Levels of immigration into Scotland

  • More than a third of the young people felt that immigration should be kept at the current level, and 15% thought the level should be increased. However, three in ten thought that immigration should be decreased or stopped completely.
  • The attitudes of people in the oldest year group were more positive than the other year groups: almost a quarter of people in S6 supported increased immigration.
  • Young White people were more likely than those in BME groups to think that immigration should be decreased.
  • Those with non-Christian beliefs were more likely than other groups to support increased immigration, and less likely to support decreased immigration.

Do people from outside Britain who come to live in Scotland make the country a better place?

  • Over a third of the young people agreed that immigrants who come to Scotland make the country a better place. A further third neither agreed nor disagreed with the statement.
  • Almost half of the people in S6 agreed that the impact of immigration had been positive in Scotland; in younger year groups this ranged between 34% and 38%.
  • Young people in the least deprived socioeconomic group were the most likely to agree that immigrants make the country a better place.
  • Young people in BME groups were more likely than White people to agree that immigrants who come to live in Scotland make the country a better place.
  • Almost half of the non-Christian group agreed that immigration had a positive impact on Scotland. This was a greater proportion than that of Christians, or those who had no religion, who agreed with the statement.

Perceived impact of immigration on Scotland's culture and identity

  • Over four in ten of the young people disagreed that Scotland would begin to lose its identity if more immigrants came to live in Scotland. However, more than a quarter agreed with the statement.
  • Young people in S6 were more positive about greater diversity in Scotland than respondents from younger year groups.
  • Girls were less likely than boys to think that Scotland might lose its identity as a result of greater diversity.
  • Participants from the least deprived socio-economic group ( SIMD 5) were the most positive about greater diversity.
  • Young people in BME groups were more positive than White people about the impact of immigration on Scotland's culture and identity.
  • Young people with a physical or mental health condition were more concerned about the prospect of greater diversity in Scotland than those who did not have a health condition.

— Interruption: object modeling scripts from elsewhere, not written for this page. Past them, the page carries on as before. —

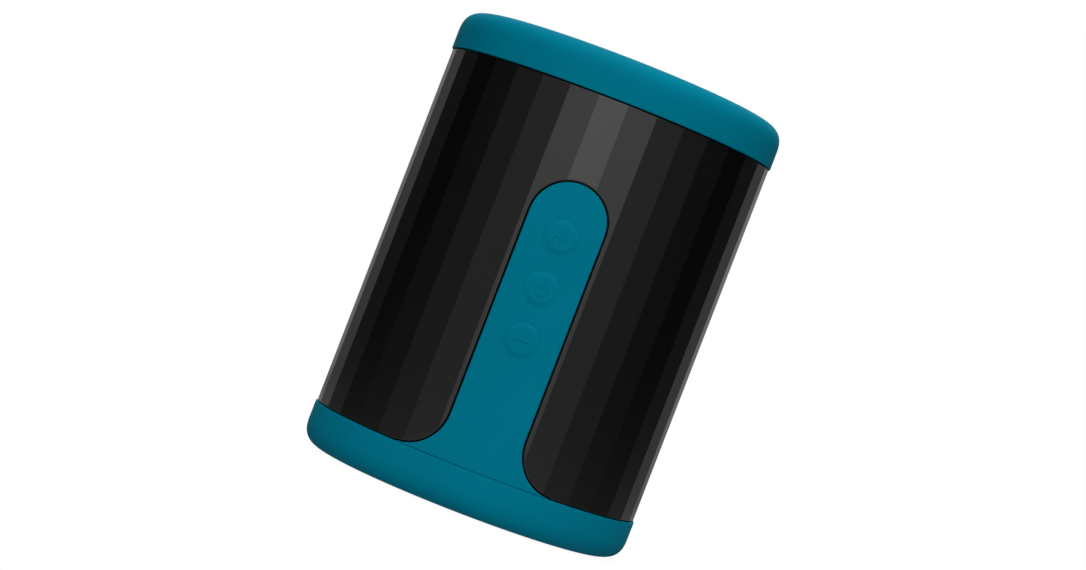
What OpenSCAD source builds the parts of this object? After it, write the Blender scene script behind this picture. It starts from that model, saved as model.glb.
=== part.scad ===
// Portable loudspeaker: a many-sided upright tube between two soft end caps, with a
// control strip that climbs the front from the lower cap, and one driver firing upwards.
// +Z is up, the origin is the centre of the rest face, and the control strip faces -Y.

/* [Body] */
// Overall height
height = 108.4; // [106:0.2:112]
// Radius of the end caps, the widest part
cap_r = 40; // [39.9:0.1:40.4]
// Height of each end cap at its lip
cap_h = 10; // [9:0.5:11]
// Number of flat facets round the sleeve
facets = 36; // [24:12:48]
// Radius of the sleeve over its facet edges
sleeve_r = 39.67; // [39.6:0.01:39.8]
// Clear line between a cap and the sleeve
seam = 0.2; // [0.1:0.05:0.3]

/* [End cap rim] */
// How far the rounded rim reaches in from the side
rim_in = 6.53; // [5:0.01:7]
// How far the rounded rim reaches up from the flat
rim_up = 5.99; // [4:0.01:7]
// Squareness of the rim: 1 is an ellipse, lower is squarer
rim_shape = 0.731; // [0.6:0.001:1]
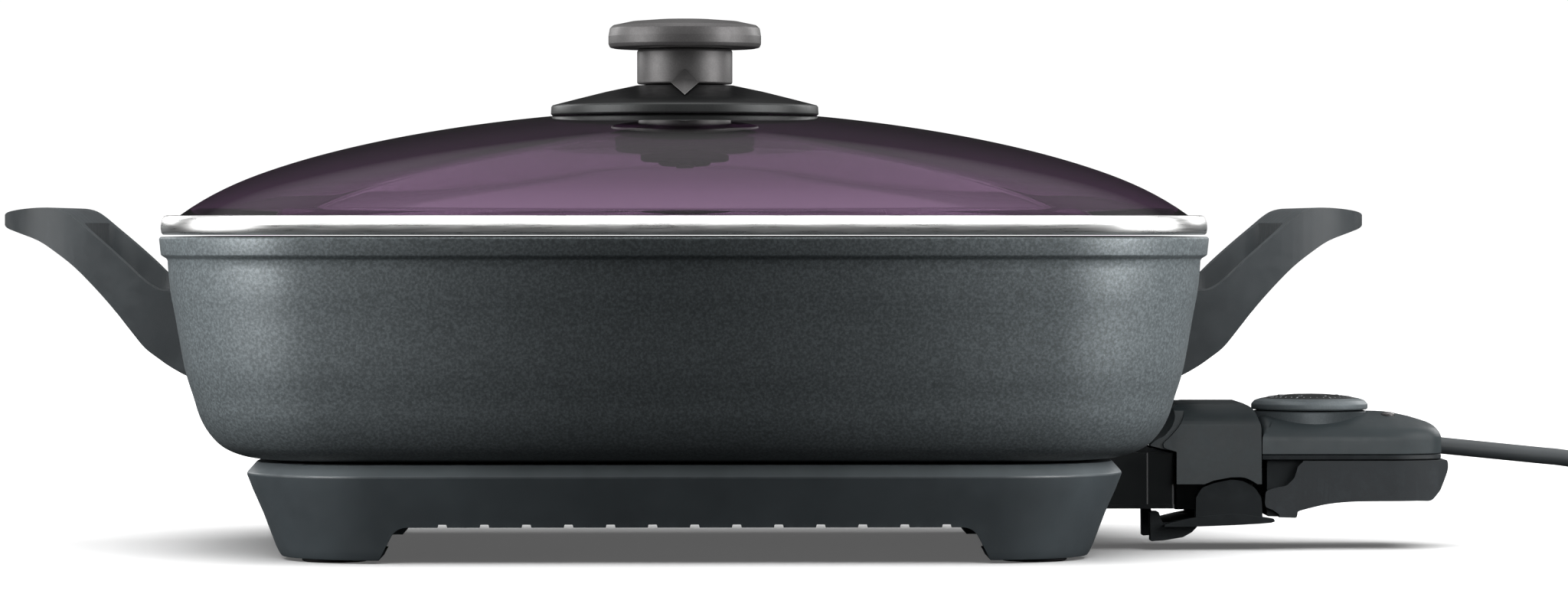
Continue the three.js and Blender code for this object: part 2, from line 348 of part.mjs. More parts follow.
const rm = (COIL.r1 + COIL.r2) / 2, hw = (COIL.r2 - COIL.r1) / 2 + 3.4;
const tie = solid(box(-5, 5, -hw - 1.7, hw + 1.7, 0.05, COIL.z + 14.6)).subtract(solid(box(-6, 6, -hw - 0.6, hw + 0.6, 0.9, COIL.z + 13.5))).translate([0, rm, 0]).rotate([0, 0, -20]).translate([COIL.x, COIL.y, 0]);
add('cord', 'cord_tie', tie, 0x161718, 0.8, 0);
const TAILX = COIL.x + COIL.r2, TZ = COIL.z + 13.1 - CORD_D / 2;
add('cord', 'cord_tail', tube([[TAILX, COIL.y + 24, TZ + 0.1], [TAILX, 68, TZ + 1.0], [TAILX, 74, TZ + 3.2], [TAILX, 80, TZ + 5.8], [TAILX, 84.5, 17.8], [TAILX, PLUG_Y - 0.6, 18.0]], CORD_D / 2, 12, 8), 0x2c2f31, 0.6, 0);
const plug = lathe([[0, 0], [4.6, 0], [5.2, 2], [6.4, 22], [9, 25], [15.5, 29], [17.6, 33], [17.9, 52], [17, 53.4], [0, 53.4]], 28).rotateX(-Math.PI / 2).translate(TAILX, PLUG_Y, 18.0);
add('cord', 'plug_body', solid(plug).subtract(solid(box(TAILX - 1.6, TAILX + 1.6, PLUG_Y + 45, PLUG_Y + 56, 30.5, 38))).subtract(solid(box(TAILX - 1.6, TAILX + 1.6, PLUG_Y + 45, PLUG_Y + 56, -1, 5.5))), 0x222426, 0.6, 0);
for (const [n, s] of [['a', -1], ['b', 1]])
  add('cord', 'plug_pin_' + n, lathe([[0, 0], [2.4, 0], [2.4, 17.6], [1.6, 19], [0, 19]], 14).rotateX(-Math.PI / 2).translate(TAILX + s * 9.5, PLUG_Y + 53.7, 18.0), STEEL, 0.25, 1);

export default root;
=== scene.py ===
import json
import math
import bpy
import bmesh
from mathutils import Matrix, Vector

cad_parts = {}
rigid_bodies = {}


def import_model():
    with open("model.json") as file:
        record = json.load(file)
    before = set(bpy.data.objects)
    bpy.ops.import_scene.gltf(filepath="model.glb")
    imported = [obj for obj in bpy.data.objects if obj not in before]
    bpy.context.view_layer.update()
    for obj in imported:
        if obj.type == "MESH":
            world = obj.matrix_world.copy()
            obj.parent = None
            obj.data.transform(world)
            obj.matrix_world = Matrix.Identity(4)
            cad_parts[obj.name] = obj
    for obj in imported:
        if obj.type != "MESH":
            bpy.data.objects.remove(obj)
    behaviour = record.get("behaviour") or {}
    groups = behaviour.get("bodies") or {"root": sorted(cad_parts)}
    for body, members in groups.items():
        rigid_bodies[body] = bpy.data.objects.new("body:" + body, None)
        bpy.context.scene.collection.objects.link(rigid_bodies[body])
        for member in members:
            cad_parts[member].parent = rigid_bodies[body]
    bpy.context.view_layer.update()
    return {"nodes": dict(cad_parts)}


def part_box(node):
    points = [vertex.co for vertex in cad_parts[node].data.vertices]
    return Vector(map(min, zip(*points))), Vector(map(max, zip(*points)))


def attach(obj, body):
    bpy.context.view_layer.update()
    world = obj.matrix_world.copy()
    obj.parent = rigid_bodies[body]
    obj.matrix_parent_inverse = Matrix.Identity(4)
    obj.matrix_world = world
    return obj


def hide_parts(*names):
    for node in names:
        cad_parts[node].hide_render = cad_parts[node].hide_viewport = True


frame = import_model()
scene = bpy.context.scene
_lo, _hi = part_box("pan")
CX = (_lo.x + _hi.x) / 2 * 1000.0        # pan centre in the row frame, mm
PI = math.pi


def P(x, y, z):
    """Pan-centred millimetres to the row frame in metres."""
    return ((CX + x) / 1000.0, y / 1000.0, z / 1000.0)


# ------------------------------------------------------------------ camera
cam_data = bpy.data.cameras.new("camera")
cam = bpy.data.objects.new("camera", cam_data)
scene.collection.objects.link(cam)
scene.camera = cam
cam_data.sensor_width = 36.0
cam_data.lens = 131.8
cam_data.clip_start, cam_data.clip_end = 0.05, 30.0
cam.location = (-0.0156, -2.182, 0.122)
cam.rotation_mode = "QUATERNION"
cam.rotation_quaternion = (Vector((0.0221, 0.0, 0.0946)) - cam.location).to_track_quat("-Z", "Y")
scene.view_settings.view_transform = "Standard"
scene.view_settings.look = "None"
scene.view_settings.exposure = 0.0
scene.view_settings.gamma = 1.0


# ------------------------------------------------------------------ materials
def new_mat(name):
    m = bpy.data.materials.new(name)
    m.use_nodes = True
    nt = m.node_tree
    nt.nodes.clear()
    out = nt.nodes.new("ShaderNodeOutputMaterial")
    b = nt.nodes.new("ShaderNodeBsdfPrincipled")
    nt.links.new(b.outputs["BSDF"], out.inputs["Surface"])
    co = nt.nodes.new("ShaderNodeTexCoord")
    return m, nt, b, co


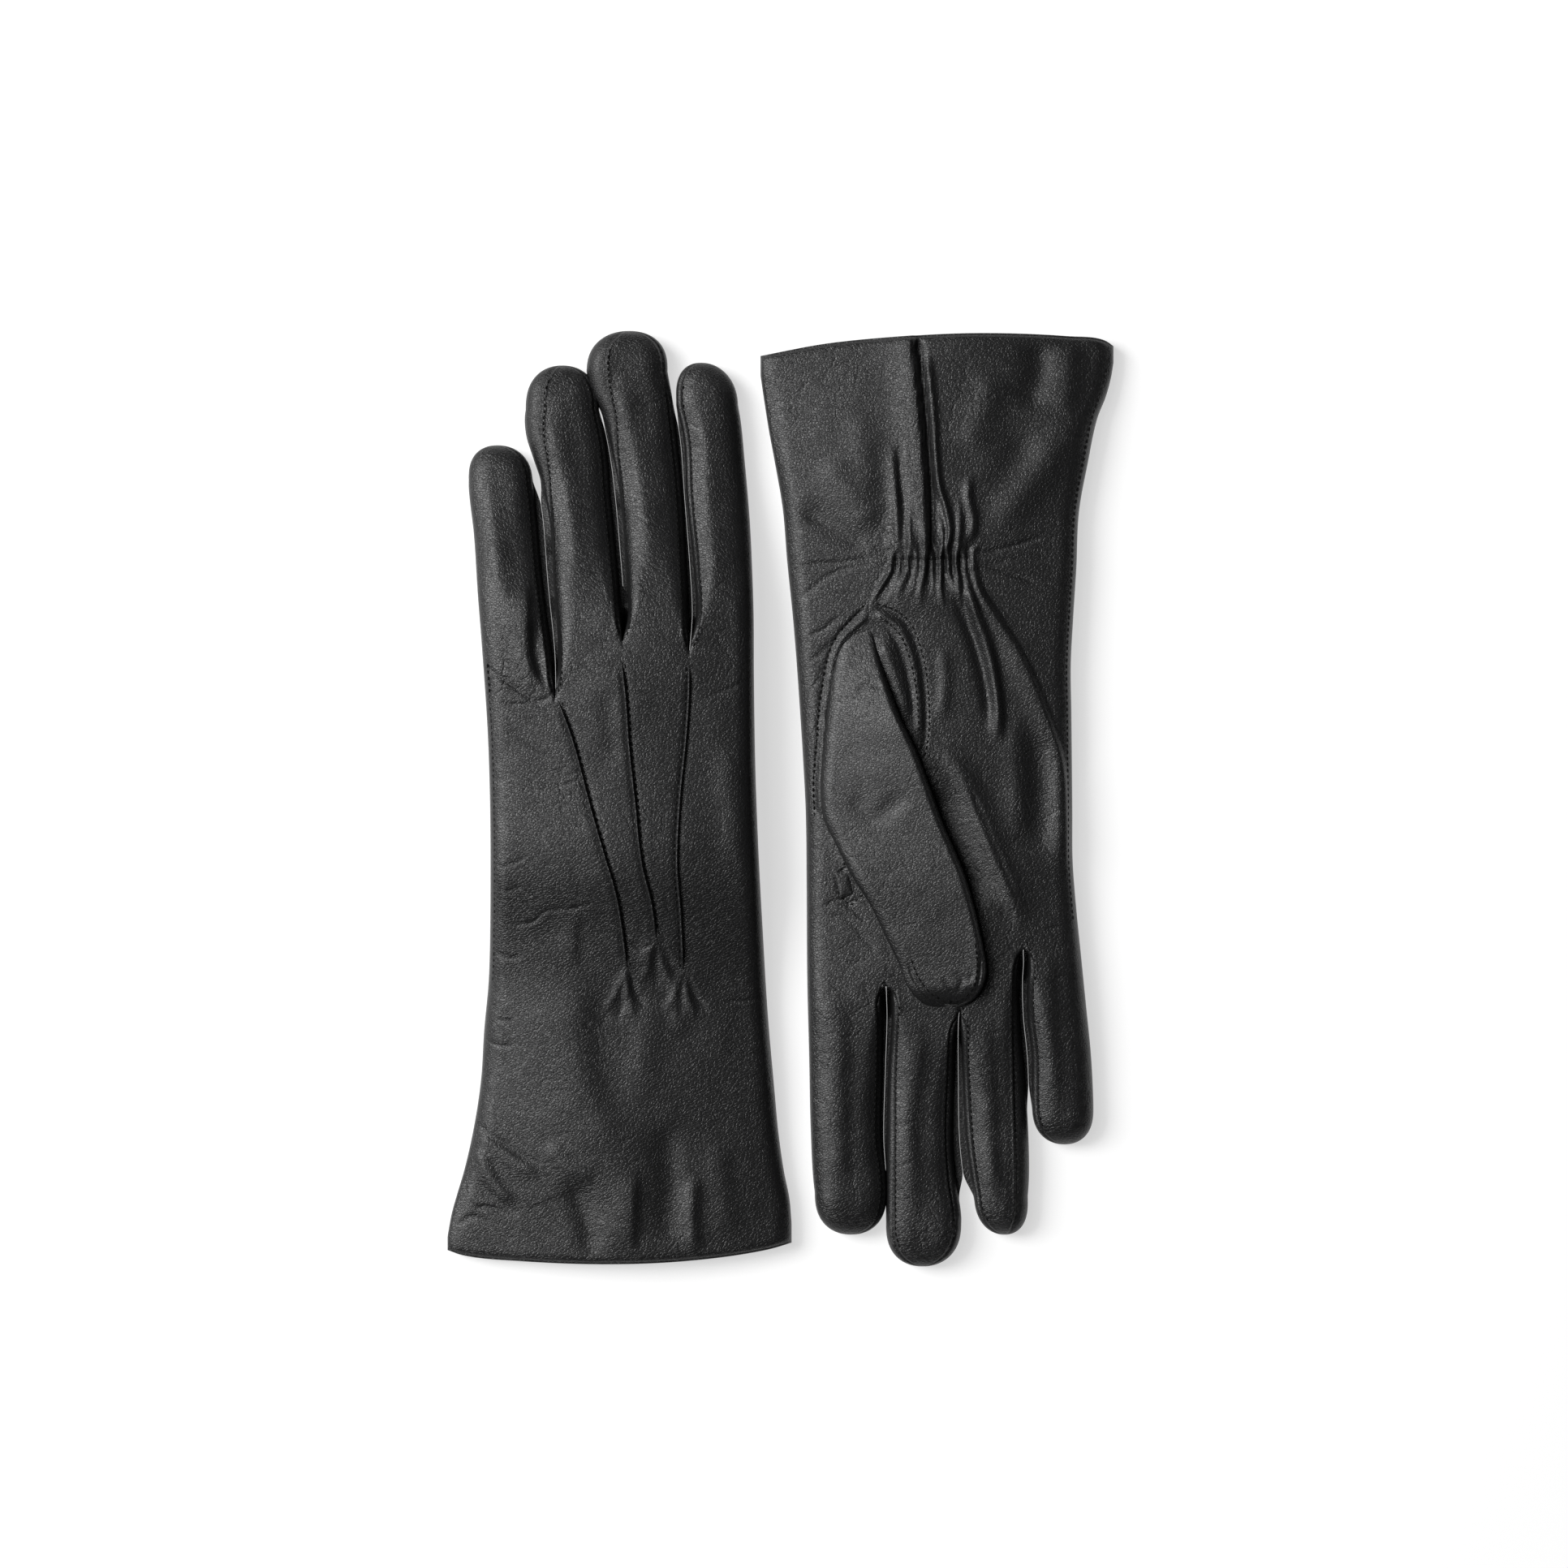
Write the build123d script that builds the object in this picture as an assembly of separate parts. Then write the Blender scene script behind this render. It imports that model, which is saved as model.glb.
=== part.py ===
from build123d import *
import math
import os

# A pair of long leather dress gloves lying flat beside each other on a table, in millimetres.
# +Z is up and +Y runs along the gloves. The left glove lies back up with its fingers towards +Y,
# over its own folded thumb. The right glove lies palm up with its fingers towards -Y, and its
# thumb is folded over the palm. Each glove is cut like a table-cut glove: a hand piece of palm and
# back, fourchettes between the fingers, a set-in thumb, a knitted lining, a turned hem, an elastic
# at the wrist and three stitched points on the back.

LEATHER = 0.8  # thickness of the skin
EASE = 0.7  # room between skin and lining in the hand
LINING = 1.0  # thickness of the knitted lining in the hand
FINGER_EASE = 0.3
HAND_HEIGHT = 11.0
CORNER = 4.6  # rounding of the hand's side edges
HEM_DEPTH = 14.0  # how far the turned hem reaches into the cuff
HEM_SKIN = 0.6
WALL_SIDE = 3.4  # how much of a finger's width belongs to each fourchette
HINGE_CLEAR = 0.4  # room around each finger's swing
POINT_WIDTH = 1.6
POINT_HEIGHT = 0.9
THREAD = 0.45
THUMB_HEIGHT = 9.0
THUMB_GAP = 0.3  # between the folded thumb and the palm
THUMB_EASE = 0.15
THUMB_LEAN = 1.4  # how much further the thumb leans over its base when it is open past a right angle
THUMB_LINING = 0.75
BASE_REACH = 8.0  # how far the thumb's base is drawn into the palm before the palm is taken out of it
PALM_LIFT = POINT_HEIGHT  # the right hand rests on its points
FAR = 400.0  # larger than any size here

# The left hand from hem to knuckles: y, x of the little finger's side, x of the index side, middle's z.
FLAT = HAND_HEIGHT / 2
RAISED = THUMB_HEIGHT + THUMB_GAP + HAND_HEIGHT / 2  # the hand's middle where it lies over the thumb
LEFT_HAND = [
    (-153.0, -109.9, 4.2, FLAT),
    (-126.0, -103.6, 0.8, FLAT),
    (-98.0, -98.6, -1.7, FLAT),
    (-70.0, -95.8, -3.8, FLAT),
    (-46.0, -94.6, -5.4, 8.6),
    (-24.0, -94.5, -6.6, RAISED),
    (8.0, -95.0, -8.0, RAISED),
    (40.0, -96.4, -8.3, RAISED),
    (62.0, -97.2, -8.6, RAISED),
    (80.0, -97.6, -8.9, 12.6),
]
RIGHT_HAND = [
    (153.0, -7.4, 110.2, FLAT + PALM_LIFT),
    (126.0, -3.0, 103.4, FLAT + PALM_LIFT),
    (98.0, 0.4, 98.2, FLAT + PALM_LIFT),
    (57.0, 4.2, 95.5, FLAT + PALM_LIFT),
    (20.0, 7.0, 95.2, FLAT + PALM_LIFT),
    (-8.0, 8.5, 95.3, FLAT + PALM_LIFT),
    (-40.0, 8.8, 97.0, FLAT + PALM_LIFT),
    (-62.0, 9.0, 98.8, FLAT + PALM_LIFT),
    (-80.0, 9.2, 99.8, FLAT + PALM_LIFT),
]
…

Perceived impact of immigration on Scotland's economy

  • Half the participants agreed that people from abroad who come to live and work in Scotland make a valuable contribution to the economy. Just over one in ten disagreed with the statement.
  • People in S6 were more positive about the impact of immigration than those in other year groups.
  • Although approximately half of both boys and girls agreed that people who come to live and work in Scotland make a valuable contribution to the economy, boys were more negative than girls.
  • Young people in the least deprived socio-economic groups were more likely than those in other groups to agree with the statement.
  • Young people from BME groups were more likely than White young people to agree that people from outside Britain who come to live in Scotland make a valuable contribution to the economy.
  • Young people who had a physical or mental health condition were more likely to disagree with the statement than those who did not have such a condition.

Concluding points

  • In general, the young people who participated in the survey recognised that people who come to live and work in Scotland have a positive contribution to make, particularly in relation to the economy.
  • Although more than a quarter of the sample had concerns about Scotland beginning to lose its identity if more immigrants came to live and work here, more than four in ten were positive about the prospect of greater diversity.
  • Some findings relating to sub-groups are consistent across all questions. Generally, the oldest group (S6) had the most positive attitudes, as did the least socio-economically deprived group, people from BME groups, those with a non-Christian faith, and those who did not have a long-standing physical or mental health condition.
  • A substantial proportion of the young people (up to one in five) gave a 'don't know' response to every question. Analysis by year group in relation to each question indicated that the older respondents were, the less likely they were to say they did not know.